Below is the data. Give it again, complete and exact.

### GIVEN INFORMATION
-- -- --
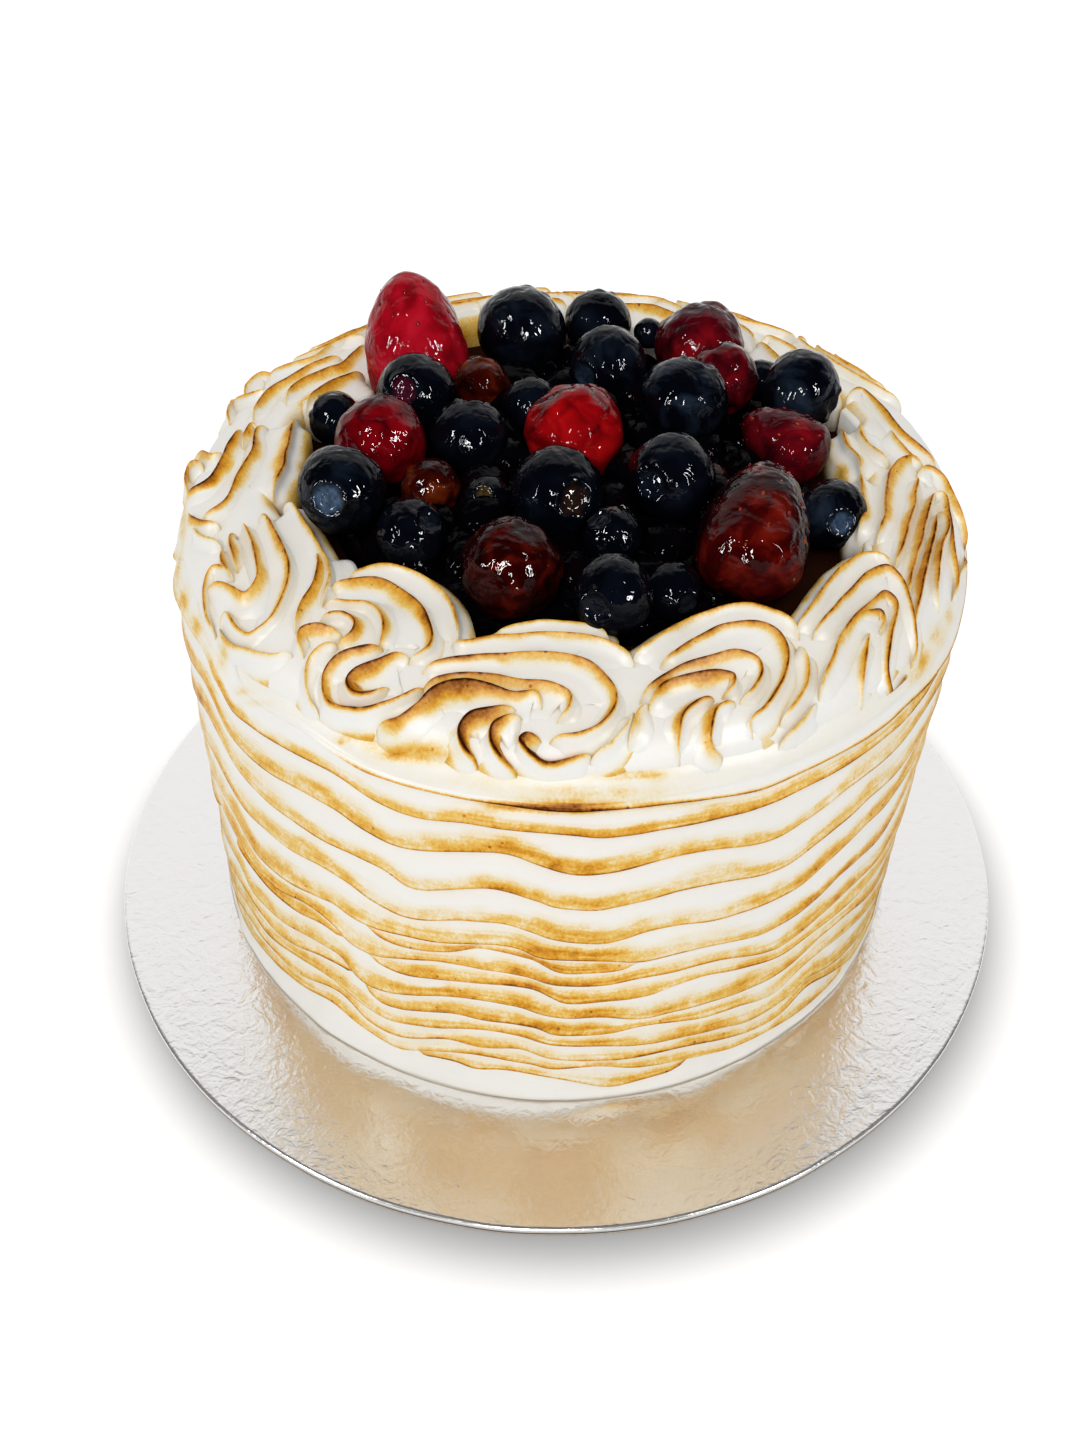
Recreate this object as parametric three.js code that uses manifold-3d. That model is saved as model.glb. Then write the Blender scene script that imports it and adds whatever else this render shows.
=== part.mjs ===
// A tall round pavlova cake: torched meringue combed round the side, ribbed meringue scrolls
// piped round the rim, a heap of glazed berries inside them, and the round foil card below.
// Millimetres, +Z up. The origin is the centre of the card's underside.
import * as THREE from "three";
import { mergeVertices } from "three/addons/utils/BufferGeometryUtils.js";
import Module from "manifold-3d";

const wasm = await Module();
wasm.setup();

// ---------------------------------------------------------------- driving dimensions

const GAP = 0.3; // left between two pieces that touch
const CARD = { radius: 101.6, thickness: 3, sides: 72 };

// The cake stands a little behind the card's centre and its top leans a little to the right.
const CAKE = {
  radius: 77, // mean radius of the combed side
  foot: 78.2, // radius of the smooth band spread out at the base
  footBand: 2, // height of that band's upright edge
  base: CARD.thickness + GAP,
  top: 97,
  shoulder: 7, // radius of the rounded top edge
  centre: { x: 0, y: 6 },
  lean: 2.4,
  sides: 48,
};

// Heights of the comb's lips at the front: wide bands above, fine ones below.
const LIPS = [90.5, 84.5, 76, 66.5, 57.5, 49, 43, 39.5, 36, 32.5, 29, 25.5, 22, 18.5, 15, 11];
const LIP = { proud: 0.8, undercut: 0.8 }; // a lip stands out this far and steps back below
// Where the comb rode up as the cake turned: place in degrees, rise in mm, half-width in degrees.
// The rise is full in the middle, none at the level height, and a part of itself at the foot.
const SWELL_FADE = { level: 91, depth: 13, atFoot: 0.25, climb: 60 };
const SWELLS = [
  { at: -150, rise: 7.5, width: 9 },
  { at: -128, rise: 3.5, width: 5 },
  { at: -100, rise: 3.8, width: 7 },
  { at: -74, rise: 2.6, width: 7 },
  { at: -46, rise: 5.6, width: 9 },
  { at: -14, rise: 3, width: 8 },
  { at: 14, rise: 5, width: 9 },
  { at: 44, rise: 2.8, width: 7 },
  { at: 72, rise: 4.2, width: 9 },
  { at: 102, rise: 3, width: 7 },
  { at: 134, rise: 5, width: 9 },
  { at: 172, rise: 3.2, width: 8 },
];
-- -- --
### WRITTEN RESPONSE
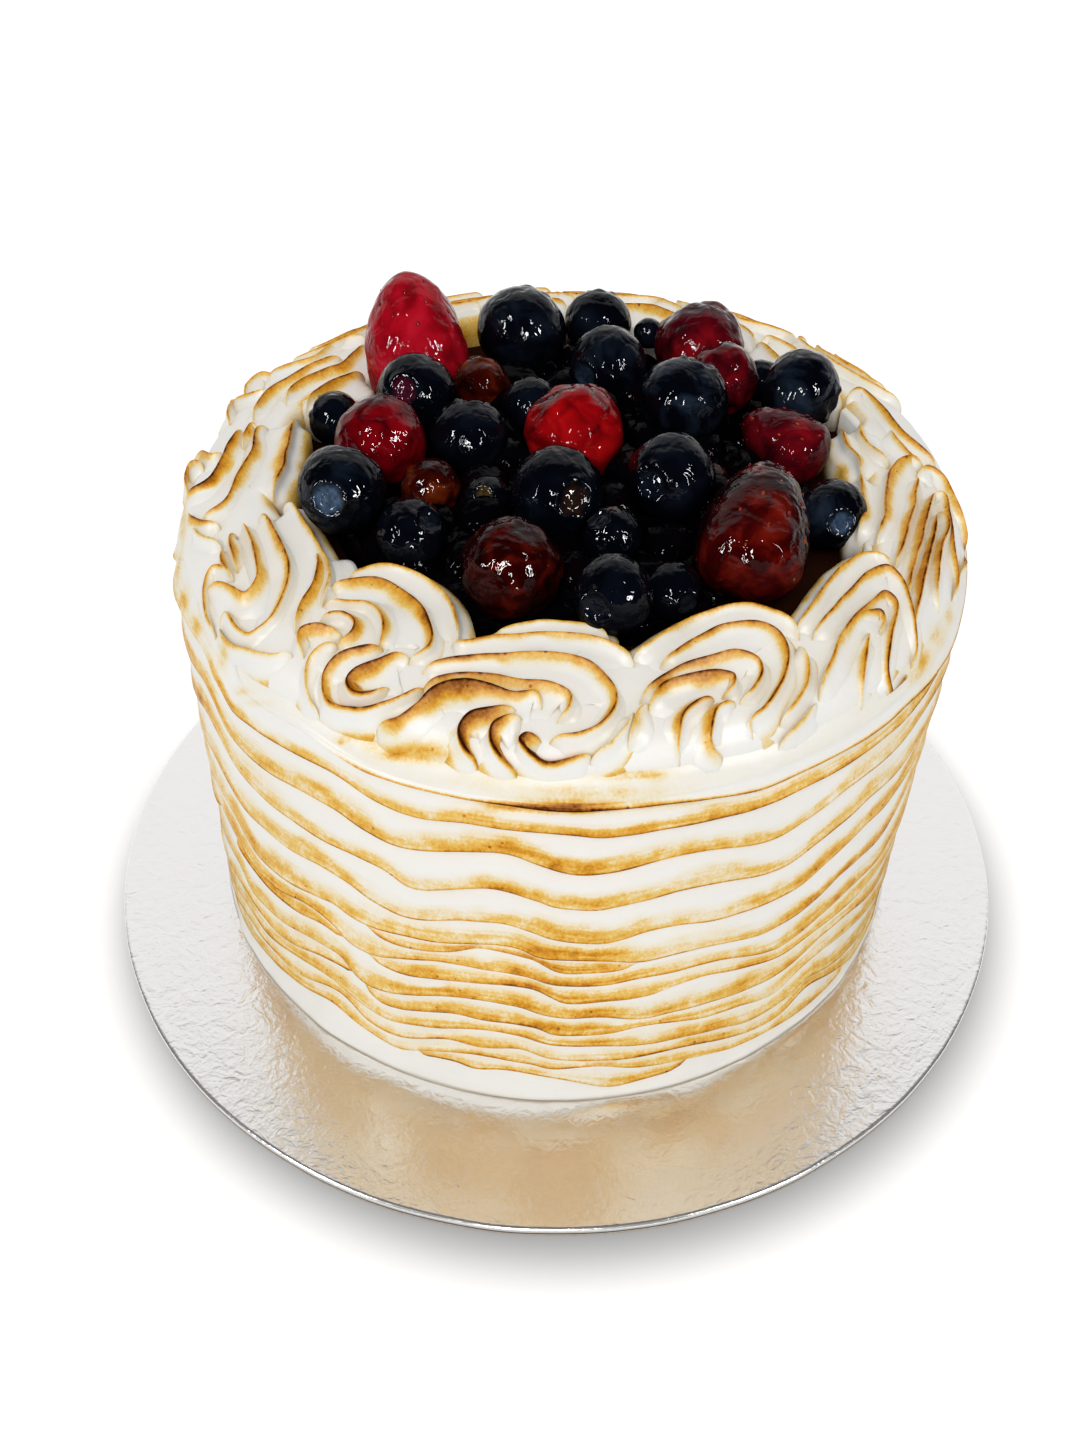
Recreate this object as parametric three.js code that uses manifold-3d. That model is saved as model.glb. Then write the Blender scene script that imports it and adds whatever else this render shows.
=== part.mjs ===
// A tall round pavlova cake: torched meringue combed round the side, ribbed meringue scrolls
// piped round the rim, a heap of glazed berries inside them, and the round foil card below.
// Millimetres, +Z up. The origin is the centre of the card's underside.
import * as THREE from "three";
import { mergeVertices } from "three/addons/utils/BufferGeometryUtils.js";
import Module from "manifold-3d";

const wasm = await Module();
wasm.setup();

// ---------------------------------------------------------------- driving dimensions

const GAP = 0.3; // left between two pieces that touch
const CARD = { radius: 101.6, thickness: 3, sides: 72 };

// The cake stands a little behind the card's centre and its top leans a little to the right.
const CAKE = {
  radius: 77, // mean radius of the combed side
  foot: 78.2, // radius of the smooth band spread out at the base
  footBand: 2, // height of that band's upright edge
  base: CARD.thickness + GAP,
  top: 97,
  shoulder: 7, // radius of the rounded top edge
  centre: { x: 0, y: 6 },
  lean: 2.4,
  sides: 48,
};

// Heights of the comb's lips at the front: wide bands above, fine ones below.
const LIPS = [90.5, 84.5, 76, 66.5, 57.5, 49, 43, 39.5, 36, 32.5, 29, 25.5, 22, 18.5, 15, 11];
const LIP = { proud: 0.8, undercut: 0.8 }; // a lip stands out this far and steps back below
// Where the comb rode up as the cake turned: place in degrees, rise in mm, half-width in degrees.
// The rise is full in the middle, none at the level height, and a part of itself at the foot.
const SWELL_FADE = { level: 91, depth: 13, atFoot: 0.25, climb: 60 };
const SWELLS = [
  { at: -150, rise: 7.5, width: 9 },
  { at: -128, rise: 3.5, width: 5 },
  { at: -100, rise: 3.8, width: 7 },
  { at: -74, rise: 2.6, width: 7 },
  { at: -46, rise: 5.6, width: 9 },
  { at: -14, rise: 3, width: 8 },
  { at: 14, rise: 5, width: 9 },
  { at: 44, rise: 2.8, width: 7 },
  { at: 72, rise: 4.2, width: 9 },
  { at: 102, rise: 3, width: 7 },
  { at: 134, rise: 5, width: 9 },
  { at: 172, rise: 3.2, width: 8 },
];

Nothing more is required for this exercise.